What is extremely common in TV or movies but almost never happens in real life?

Well, IIRC, Mythbusters has shown that it is not impossible to do if you have guidance from an experienced controller/pilot on the radio. And modern jets can nearly land themselves these days, given the correct inputs to the computer.

Still, wouldn’t care to try it.

My stepfather is 22-years retired from a 40-year career as a US Navy pilot, who flew two tours in Vietnam. He has flown two-man bombers (Vietnam), and large transport/cargo planes (toward the end of his career). He so laughs at this one. He says if he were on a transcontinental jet, and they called for a pilot over the intercom, because they needed someone to emergency-land the plane-- WITH instructions from ground control-- he isn’t sure HE could do it.

Apparently, it would be something like asking Meryl Streep to step in at the last minute for the lead actress in a play she’d never seen, in Chinese, even if they fed her lines through an earpiece. You might get a different ending than you’d hoped.

ETA: I suppose my stepfather might make better guesses than a non-pilot, and Streep would at least not speak in a wooden monotone. Still, you only need one small mistake for everything to derail.

During the war, my Dad was asked to step over and take controls of a C47 for a while, while the pilot napped and the co did some paperwork.

But that was a gooneybird, not a 747, and he wasnt asked to land it.

He had been trained on a B17, working for Boeing before the war, mostly as a flight engineer.

So, on a simple plane, anyone with some training can keep it in the air and level. But landing?

Even on a simple aircraft landing is the quintessential tricky bit.

Add to that the total panic of the new “pilot” and it seems pretty impossible.

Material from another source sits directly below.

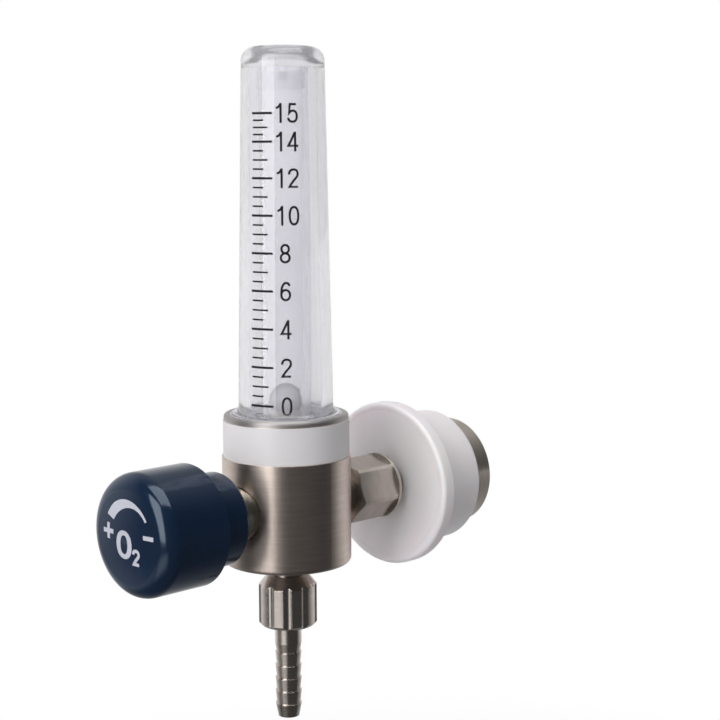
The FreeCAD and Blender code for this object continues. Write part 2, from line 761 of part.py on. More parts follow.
def make_knob():
    """The knob's core: a drum that the cap covers, and a neck behind it that hides the bonnet's head."""
    recess = bonnet_head_radius + knob_gap
    hub = stem_tip_radius + fitted_gap
    pocket = knob_screw_head_radius + knob_pocket_gap
    lip_y = knob_rear_y + knob_lip_width
    neck_edge = knob_neck_radius - knob_neck_round
    outline = [
        line((pocket, knob_core_face_y), (knob_core_radius - knob_core_edge, knob_core_face_y)),
        line((knob_core_radius - knob_core_edge, knob_core_face_y),
             (knob_core_radius, knob_core_face_y + knob_core_edge)),
        line((knob_core_radius, knob_core_face_y + knob_core_edge),
             (knob_core_radius, lip_y - knob_lip_edge)),
        line((knob_core_radius, lip_y - knob_lip_edge), (knob_core_radius - knob_lip_edge, lip_y)),
        line((knob_core_radius - knob_lip_edge, lip_y), (knob_neck_radius, lip_y)),
        line((knob_neck_radius, lip_y), (knob_neck_radius, knob_neck_end_y - knob_neck_round)),
        bend((neck_edge, knob_neck_end_y - knob_neck_round), knob_neck_round, 0, 90),
        line((neck_edge, knob_neck_end_y), (recess, knob_neck_end_y)),
        line((recess, knob_neck_end_y), (recess, knob_recess_end_y)),
        line((recess, knob_recess_end_y), (hub, knob_recess_end_y)),
        line((hub, knob_recess_end_y), (hub, knob_web_y)),
        line((hub, knob_web_y), (pocket, knob_web_y)),
        line((pocket, knob_web_y), (pocket, knob_core_face_y)),
    ]
    return along_y(turned(*outline))


def make_knob_cap():
    """A moulded cap pressed over the core. Its face bulges and runs smoothly into the round edge."""
    bore = knob_core_radius + fitted_gap
    round_radius = knob_radius - knob_round
    lean = asin(round_radius / (knob_face_curve - knob_round))
    round_y = knob_face_y + knob_face_curve - (knob_face_curve - knob_round) * cos(lean)
    turn = 270 + degrees(lean)
    half_way = (knob_face_curve * sin(lean / 2), knob_face_y + knob_face_curve * (1 - cos(lean / 2)))
    face_edge = (knob_face_curve * sin(lean), knob_face_y + knob_face_curve * (1 - cos(lean)))
    outline = [
        arc((0, knob_face_y), half_way, face_edge),
        bend((round_radius, round_y), knob_round, turn, 360),
        line((knob_radius, round_y), (knob_radius, knob_rear_y - knob_edge)),
        line((knob_radius, knob_rear_y - knob_edge), (knob_radius - knob_edge, knob_rear_y)),
        line((knob_radius - knob_edge, knob_rear_y), (bore, knob_rear_y)),
        line((bore, knob_rear_y), (bore, knob_core_face_y)),
        line((bore, knob_core_face_y), (0, knob_core_face_y)),
        line((0, knob_core_face_y), (0, knob_face_y)),
    ]
    return along_y(turned(*outline))


def make_knob_screw():
    """A cap screw with a hexagon socket, its head against the knob's web."""
    top = knob_web_y - knob_screw_head_height
    shank_end = knob_web_y + knob_screw_length
    shank = knob_screw_radius - seal_gap
    profile = [
        (0, top), (knob_screw_head_radius - knob_screw_head_edge, top),
        (knob_screw_head_radius, top + knob_screw_head_edge), (knob_screw_head_radius, knob_web_y),
        (shank, knob_web_y), (shank, shank_end), (0, shank_end),
    ]
    socket = hexagon(screw_socket_across_flats, top - 1, top + screw_socket_depth, 0)
    return along_y(revolved(profile).cut(socket))


# Outlet

def make_outlet_stud():
    thread_top = body_bottom_z + stud_upper_length
    shoulder = body_bottom_z - stud_collar_height
    spigot_top = stud_end_z + stud_spigot_depth
    profile = [
        (outlet_passage_radius, thread_top), (stud_thread_radius - stud_edge, thread_top),
        (stud_thread_radius, thread_top - stud_edge), (stud_thread_radius, body_bottom_z),
        (stud_collar_radius, body_bottom_z), (stud_collar_radius, shoulder),
        (stud_thread_radius, shoulder), (stud_thread_radius, stud_end_z + stud_edge),
        (stud_thread_radius - stud_edge, stud_end_z), (stud_spigot_bore + stud_mouth_edge, stud_end_z),
        (stud_spigot_bore, stud_end_z + stud_mouth_edge), (stud_spigot_bore, spigot_top),
        (outlet_passage_radius, spigot_top),
    ]
    return revolved(profile)


def flute_radius():
    """The radius of a cutter that leaves a flute of the named depth and angle."""
    half_width = outlet_nut_radius * sin(radians(flute_angle / 2))
    rise = outlet_nut_radius * (1 - cos(radians(flute_angle / 2)))
    depth = flute_depth - rise
    return (half_width ** 2 + depth ** 2) / (2 * depth)


def make_outlet_nut():
    """A turned nut with shallow round flutes that run out on its cone."""
    thread = stud_thread_radius + running_gap
    hole = barb_neck_radius + running_gap
    cone_end_z = outlet_nut_top_z - outlet_nut_cone
    profile = [
        (thread, outlet_nut_top_z), (thread + outlet_nut_neck, outlet_nut_top_z),
        (outlet_nut_radius, cone_end_z), (outlet_nut_radius, outlet_nut_bottom_z + outlet_nut_edge),
        (outlet_nut_radius - outlet_nut_edge, outlet_nut_bottom_z), (hole, outlet_nut_bottom_z),
        (hole, outlet_nut_lip_z), (thread, outlet_nut_lip_z),
    ]
    nut = revolved(profile)
    radius = flute_radius()
    centre = outlet_nut_radius - flute_depth + radius
    length = outlet_nut_length + 2
    for i in range(flute_count):
        cutter = Part.makeCylinder(radius, length, FreeCAD.Vector(centre, 0, outlet_nut_bottom_z - 1))
        angle = first_flute_angle + 360 * i / flute_count
        nut = nut.cut(cutter.rotated(FreeCAD.Vector(), FreeCAD.Vector(0, 0, 1), angle))
    return nut


def make_hose_barb():
    """A tail with a row of barbs, each a sharp shoulder that tapers towards the tip."""
    collar_low = outlet_nut_lip_z + running_gap
    neck_end = outlet_nut_bottom_z - barb_neck_show
    spigot_top = barb_collar_top_z + barb_spigot_length
    half = barb_seal_section * groove_room / 2
    floor, middle, section = groove_sizes(stud_spigot_bore, barb_seal_section)
    profile = [
        (barb_bore_radius, spigot_top), (barb_spigot_radius - barb_spigot_edge, spigot_top),
        (barb_spigot_radius, spigot_top - barb_spigot_edge), (barb_spigot_radius, barb_seal_z + half),
        (floor, barb_seal_z + half), (floor, barb_seal_z - half),
        (barb_spigot_radius, barb_seal_z - half), (barb_spigot_radius, barb_collar_top_z),
        (barb_collar_radius, barb_collar_top_z), (barb_collar_radius, collar_low),
        (barb_neck_radius, collar_low), (barb_neck_radius, neck_end),
        (barb_shank_radius, neck_end), (barb_shank_radius, barb_shank_end_z),
    ]
    for i in range(barb_count):
        shoulder = barb_first_z - i * barb_pitch
        profile += [(barb_valley_radius, shoulder), (barb_peak_radius, shoulder)]
    tip_z = barb_first_z - barb_count * barb_pitch
    profile += [(barb_tip_radius, tip_z), (barb_bore_radius, tip_z)]
    return revolved(profile)


def make_barb_o_ring():
    floor, middle, section = groove_sizes(stud_spigot_bore, barb_seal_section)
    return seal_ring(middle, section, barb_seal_z)


PIECES = {
    "body": make_body,
    "label_band": make_label_band,
    "outer_tube": make_outer_tube,
    "outer_tube_o_ring": make_outer_tube_o_ring,
    "metering_tube": make_metering_tube,
    "metering_tube_o_ring": make_metering_tube_o_ring,
    "tube_top_cap": make_tube_top_cap,
    "tube_top_washer": make_tube_top_washer,
    "float_ball": make_float_ball,
    "float_seat": make_float_seat,
    "inlet_nipple": make_inlet_nipple,
    "union_washer": make_union_washer,
    "union_nut": make_union_nut,
    "tailpiece": make_tailpiece,
    "stem_clip": make_stem_clip,
    "probe_collar": make_probe_collar,
    "probe_bell": make_probe_bell,
    "probe_nose": make_probe_nose,
    "nose_o_ring": make_nose_o_ring,
    "inlet_filter": make_inlet_filter,
    "filter_ring": make_filter_ring,
    "valve_seat": make_valve_seat,
    "valve_bonnet": make_valve_bonnet,
    "bonnet_o_ring": make_bonnet_o_ring,
    "valve_spindle": make_valve_spindle,
    "spindle_o_ring": make_spindle_o_ring,
    "knob": make_knob,
    "knob_cap": make_knob_cap,
    "knob_screw": make_knob_screw,
    "outlet_stud": make_outlet_stud,
    "outlet_nut": make_outlet_nut,
    "hose_barb": make_hose_barb,
    "barb_o_ring": make_barb_o_ring,
}


def main():
    os.makedirs("parts", exist_ok=True)
    for name, make in PIECES.items():
        shape = make()
        shape.translate(FreeCAD.Vector(0, -wall_face_y, 0))
        shape.exportStep(f"parts/{name}.step")
        print(name, "volume", round(shape.Volume, 1), "valid", shape.isValid())


main()
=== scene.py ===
# %% [markdown]
# # An oxygen flowmeter, dressed for the studio
# The metal block, the clear tubes, the knob and the wall probe come from the CAD model, already in
# place and in metres. This lesson gives each of them its real finish, prints the scale and the
# marks, and sets up the camera, the floor and the lamps.

# %% Load the model
import math

import bmesh
import bpy
import numpy as np
from mathutils import Matrix, Vector


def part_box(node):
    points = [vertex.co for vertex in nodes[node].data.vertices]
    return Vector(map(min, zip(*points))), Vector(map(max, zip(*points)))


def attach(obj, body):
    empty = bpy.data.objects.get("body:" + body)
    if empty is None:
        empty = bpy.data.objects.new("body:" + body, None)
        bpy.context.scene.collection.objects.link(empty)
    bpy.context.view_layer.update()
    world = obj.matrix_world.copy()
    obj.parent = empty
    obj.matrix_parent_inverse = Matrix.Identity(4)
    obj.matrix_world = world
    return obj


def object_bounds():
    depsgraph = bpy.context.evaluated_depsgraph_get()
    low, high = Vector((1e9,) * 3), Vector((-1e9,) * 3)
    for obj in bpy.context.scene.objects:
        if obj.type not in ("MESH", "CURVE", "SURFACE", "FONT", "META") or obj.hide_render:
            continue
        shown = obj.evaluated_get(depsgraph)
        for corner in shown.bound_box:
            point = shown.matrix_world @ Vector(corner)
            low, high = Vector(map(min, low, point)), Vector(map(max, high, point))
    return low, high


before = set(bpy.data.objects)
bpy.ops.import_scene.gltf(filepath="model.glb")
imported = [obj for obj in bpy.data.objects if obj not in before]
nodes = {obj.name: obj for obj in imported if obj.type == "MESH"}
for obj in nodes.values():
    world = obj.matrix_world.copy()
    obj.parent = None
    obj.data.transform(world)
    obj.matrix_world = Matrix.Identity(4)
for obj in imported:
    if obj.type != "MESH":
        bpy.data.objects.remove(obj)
cad_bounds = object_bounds()
print("nodes in the model:", len(nodes))

# %% [markdown]
# ## Places that several cells use
# The tube, the block and the hose tail share one upright axis. The knob and the wall probe share a
# level one that crosses it, which is the model's own Y axis. The place of the upright axis, the
# tops of the block and the clear cover, and the knob's face are read from the model's boxes.

# %% Axes and levels
MM = 0.001
body_low, body_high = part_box("body")
tube_axis_y = (body_low.y + body_high.y) / 2
block_top = body_high.z
cover_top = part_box("outer_tube")[1].z
knob_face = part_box("knob_cap")[0].y
print("upright axis at y = %.2f mm" % (tube_axis_y / MM))

# %% [markdown]
# ## The camera
# The photograph looks down a little, from between the knob's side and the block's right. Its place
# comes from fitting the known edges of the object. It is given as the angle round the object, the
# height angle, a slight tilt, and then how far the camera stands to the right, up and back from a
# point on the upright axis. A long lens keeps the upright edges nearly parallel.

# %% Camera from angles
IMAGE_SIZE = 720
FOCAL_PIXELS = 1617.4
SENSOR_WIDTH = 36.0
CLIP_START = 0.01
AROUND, ABOVE, TILT = (math.radians(a) for a in (45.10, 7.62, -0.21))
# Millimetres: a point on the upright axis, and the camera's place from there
AIM_Y = -58.4
TO_RIGHT, UPWARD, BACKWARD = 19.90, 39.25, 440.97

aim = Vector((0, AIM_Y * MM, 0))
back = Vector((math.sin(AROUND) * math.cos(ABOVE), -math.cos(AROUND) * math.cos(ABOVE), math.sin(ABOVE)))
level = Vector((math.cos(AROUND), math.sin(AROUND), 0))
rise = back.cross(level)
image_right = level * math.cos(TILT) + rise * math.sin(TILT)
image_up = rise * math.cos(TILT) - level * math.sin(TILT)
place = aim + image_right * TO_RIGHT * MM + image_up * UPWARD * MM + back * BACKWARD * MM
turn = Matrix((image_right, image_up, back)).transposed().to_4x4()

camera = bpy.data.objects.new("camera", bpy.data.cameras.new("camera"))
bpy.context.scene.collection.objects.link(camera)
camera.data.sensor_width = SENSOR_WIDTH
camera.data.lens = FOCAL_PIXELS * SENSOR_WIDTH / IMAGE_SIZE
camera.data.clip_start = CLIP_START
camera.matrix_world = Matrix.Translation(place) @ turn
bpy.context.scene.camera = camera
bpy.context.scene.view_settings.view_transform = "Standard"
print("camera at", [round(v / MM, 1) for v in place], "mm, lens", round(camera.data.lens, 2), "mm")

# %% [markdown]
# ## Building materials from nodes
# Every finish here is a graph of nodes, and written out in full each would fill a page. So the first
# helpers add one node in one line: any node with its plain values, a step of arithmetic, a mapped
# range, a mix of two colours, a vector's length, and how far two directions agree.

# %% Helpers for single nodes
def add(tree, kind, *links, **values):
    """Adds a node. links are (input, socket) pairs. values set plain inputs or the node's own settings."""
    node = tree.nodes.new("ShaderNode" + kind)
    for name, value in values.items():
        label = name.replace("_", " ")
        socket = next((s for s in node.inputs if s.name.lower() == label), None)
        if hasattr(node, name):
            setattr(node, name, value)
        elif socket is not None:
            socket.default_value = value
        else:
            raise KeyError("%s has no %s" % (kind, name))
    for place_in, source in links:
        tree.links.new(source, node.inputs[place_in])
    return node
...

In 2009, a Louisiana man named Doug White took over the controls of a chartered King Air 200 dual-engine turboprop, when the pilot died in midair. ATC kept him up while they brought in a King Air pilot who was able to talk him down to a safe landing in Fort Myers, Florida.

White had had three months of flight lessons, but only on a single-engine prop plane; and he said it was like stepping up from a Volkswagen to a race car.

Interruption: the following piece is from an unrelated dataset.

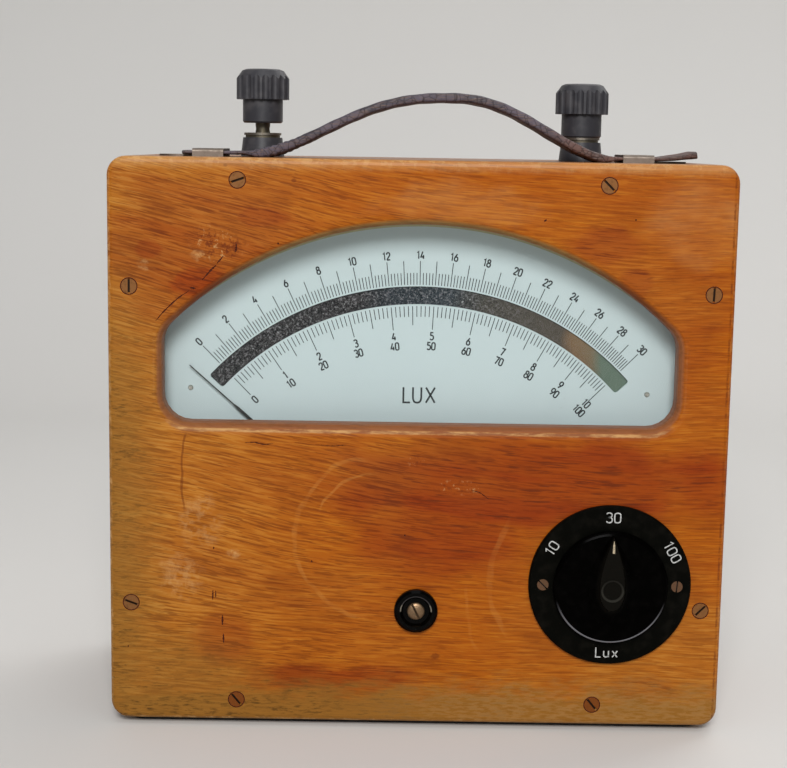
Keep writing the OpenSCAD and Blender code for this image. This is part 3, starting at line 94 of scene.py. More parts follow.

Landing a commercial airliner would be akin to going from that VW up to a three-trailer semi.

And, as it happens, they are now selling “autopilot” stuff for 3-trailer semi’s, to reduce the value of skill.

Holy Disillusionment!

And in the earlier seasons it was often in a village where Joyce and/or Cully Barnaby had taken up some interest or hobby. If you wanted the reduce the murder rate in Midsomer County, the most cost-efficient way would be to keep Joyce Barnaby at home.

Blasphemy!

Criminals somehow never realize they’re being tailed by cops, no matter how obvious it is they’re being followed across town. (Of course, they invariably lead the cops to someplace absolutely incriminating.)

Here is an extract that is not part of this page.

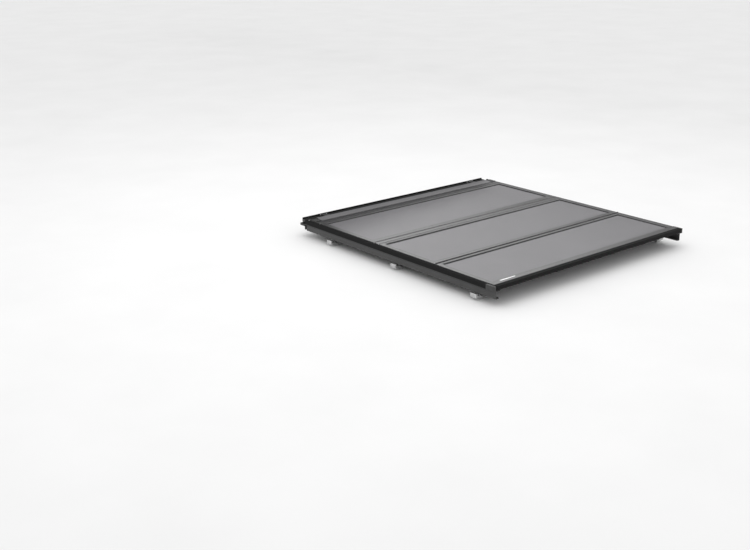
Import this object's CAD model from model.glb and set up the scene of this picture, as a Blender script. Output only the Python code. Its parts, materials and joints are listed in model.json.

Neither do they ever notice the plainclothes officers parked on stakeout across the street, not even when the detectives are watching them through binoculars or snapping photos with the car windows wide open.

… unless the plot would be advanced by the bad guys seeing the stakeout then hightailing it out the back door, or sniping the snooping officers, or …

Spotting the tail is a great way for the screenwriters to trigger a gratuitous 5-minute insane car chase for extra ratings points.

Anyone who makes friends with Jessica Fletcher (Murder She Wrote) gets murdered, framed for murder, or put on trial for murder.

Can’t speak for the others, but The Andromeda Strain was a bacteria, not a virus. Much easier tio kill (considering the verdict is out whether viruses are even “alive”.) It was stopped by something as simple as too high and too low blood ph.

OTOH it could covert energy to matter directly, so nuclear weapons are contraindicated.

And anyone arrested before the first commercial did not do it, guaranteed.

Really? Because a blood pH that varies more than about .1 from 7.4 will kill you.

The murderer turns out to be the first suspect they interviewed but discarded. This happens so many times on NCIS that each episode could be shortened by three-quarters.

Also, the likelihood that a suspect is guilty is in inverse proportion to the degree to which the police abuse him during his initial interview.

AKA, “The Elliot Stabler Rule of the Angry Cop.”

Yep.

https://pbs.twimg.com/media/EAlKy4mW4AA4q2e.jpg

Wife and I will look over at the clock… “It’s only twenty of the hour.” “Oops, not the real killer.”